Dopo giorni di attacchi però Salvini ha chiesto un incontro al presidente Mattarella per illustrargli il suo decalogo anticrisi e denunciare l’incapacità del governo.
«In questo frangente tutti, maggioranza e opposizione, siamo chiamati a un lavoro serio, senza distrazioni: abbiamo il dovere di remare nella stessa direzione, mettendo da parte le dispute quotidiane. È quel che serve al Paese, ce lo chiedono i cittadini».
Lei è lodigiano ed è stato sindaco della sua città. Come ha vissuto l’emergenza? I suoi concittadini l’hanno cercata?

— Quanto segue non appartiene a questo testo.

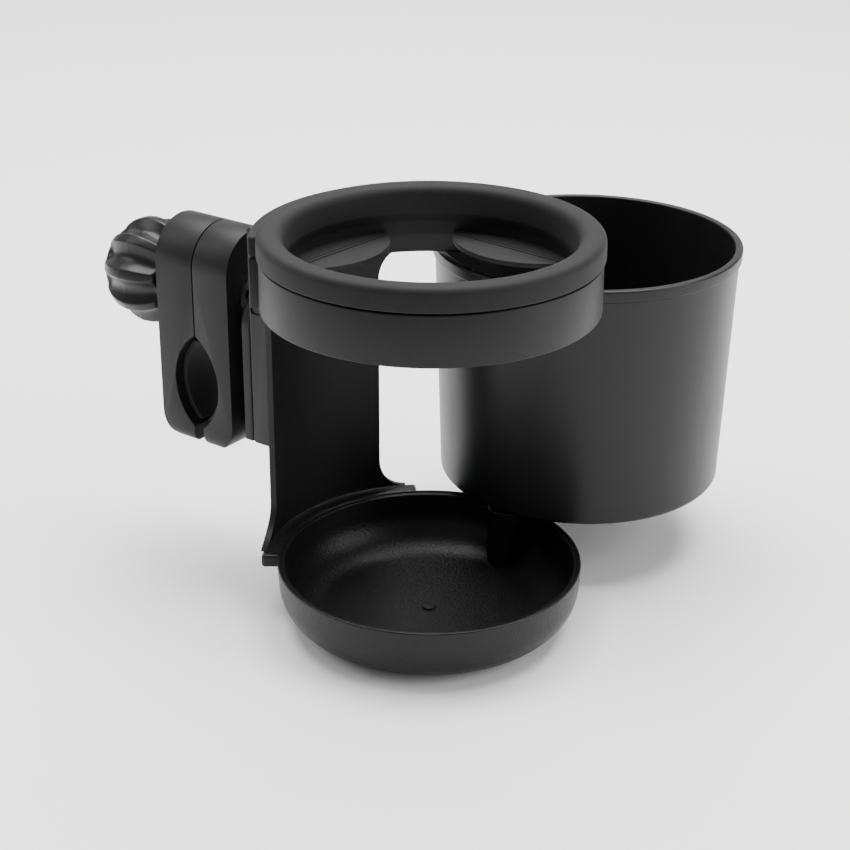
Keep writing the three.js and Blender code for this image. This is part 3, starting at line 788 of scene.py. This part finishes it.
# ---- Metal parts ----------------------------------------------------------------------------
# Zinc-plated steel: the screw and its nut, the washers and the small screws, with a rubber bush
# at the cup's pivot. The screw's thread is wound along its shank.


def plated_steel(name):
    finish = Finish(name)
    brushed = finish.node("ShaderNodeMapping", None,
                          {"Vector": finish.place, "Scale": (0.08, 1, 1)})
    hair = finish.noise(0.25 * MM, 6, brushed)
    cloud = finish.noise(6 * MM, 5)
    finish.set(
        Base_Color=finish.shades(cloud, (0.42, 0.43, 0.45), (0.62, 0.62, 0.6)),
        Roughness=hair * 0.2 + cloud * 0.15 + 0.16, Metallic=1.0,
    )
    finish.bumps(hair, 0.01 * MM)
    return finish.material


steel = plated_steel("plated_steel")
for name in ("clamp_nut", "knob_washer", "tongue_screw_lower", "tongue_screw_upper",
             "pivot_washer", "pivot_screw"):
    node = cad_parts[name]
    node.data.materials.clear()
    node.data.materials.append(steel)
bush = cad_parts["pivot_bush"]
bush.data.materials.clear()
bush.data.materials.append(pad_rubber)

SCREW = dict(start=-35.2 * MM, length=42 * MM, core=3.4 * MM, ridge=0.55 * MM, pitch=1.25 * MM)


def threaded_screw():
    """A plain shank with a ridge wound round it."""
    core, length, pitch = SCREW["core"], SCREW["length"], SCREW["pitch"]
    shank = turned("threaded_screw", rounded([
        (0, 0, 0), (core, 0, 0.4 * MM), (core, length, 0.4 * MM), (0, length, 0)], 3), 0, steps=48)
    shank.data.transform(Matrix.Rotation(pi / 2, 4, "Y"))
    tree = Growth("wound_thread", Turns="Float", Length="Float", Core="Float", Ridge="Float")
    given = tree.given
    spiral = tree.grow("GeometryNodeCurveSpiral",
                       {"Resolution": 32, "Rotations": given["Turns"],
                        "Start Radius": given["Core"], "End Radius": given["Core"],
                        "Height": given["Length"]})
    circle = tree.grow("GeometryNodeCurvePrimitiveCircle",
                       {"Resolution": 8, "Radius": given["Ridge"]})
    ridge = tree.grow("GeometryNodeCurveToMesh",
                      {"Curve": spiral, "Profile Curve": circle, "Fill Caps": True})
    lying = tree.grow("GeometryNodeTransform",
                      {"Geometry": ridge, "Rotation": (0, pi / 2, 0), "Translation": (pitch, 0, 0)})
    joined = tree.grow("GeometryNodeJoinGeometry", {"Geometry": [lying, given["Geometry"]]})
    placed = tree.grow("GeometryNodeTransform",
                       {"Geometry": joined, "Translation": (SCREW["start"], 0, SCREW_Z)})
    return tree.apply(shank, placed, Turns=length / pitch - 2, Length=length - 2 * pitch,
                      Core=core, Ridge=SCREW["ridge"], Finish=steel)


complete(threaded_screw(), steel, "knob", "steel", "clamp_screw")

«E’ la mia terra. Io sono andato subito in prefettura, a Lodi, per seguire personalmente la situazione. E anche in questa circostanza ho riconosciuto i miei lodigiani, la straordinaria responsabilità con cui stanno vivendo il loro disagio, che è contributo essenziale alla sicurezza di tutti. Senza distinzioni strumentali di colore politico, a partire dai sindaci. Ogni giorno ricevo decine le telefonate, sia da chi lavora sul campo, sia da cittadini e imprenditori che mi manifestano le loro esigenze. Ed è giusto così».
L’esercito intorno alle zone rosse era inevitabile? Non rischia di alimentare il panico?
«Capisco la domanda, ma l’esercito a supporto delle forze dell’ordine ci è stato richiesto per offrire assistenza ai cittadini e garantire l’efficacia delle misure decise. Credo che chi vive lì possa sentirsi rassicurato dalla loro presenza. Non solo. La macchina della Difesa ha anche consentito di rimpatriare i cittadini dai luoghi di contagio con i nostri aerei e attività specifiche, come il biocontenimento, che solo le Forze Armate italiane e quelle del Regno Unito sono in grado di svolgere. Senza dimenticare la task force che lavora h24, pronta ad allestire oltre 5.000 posti letto in infrastrutture militari su tutta la penisola per una eventuale sorveglianza sanitaria».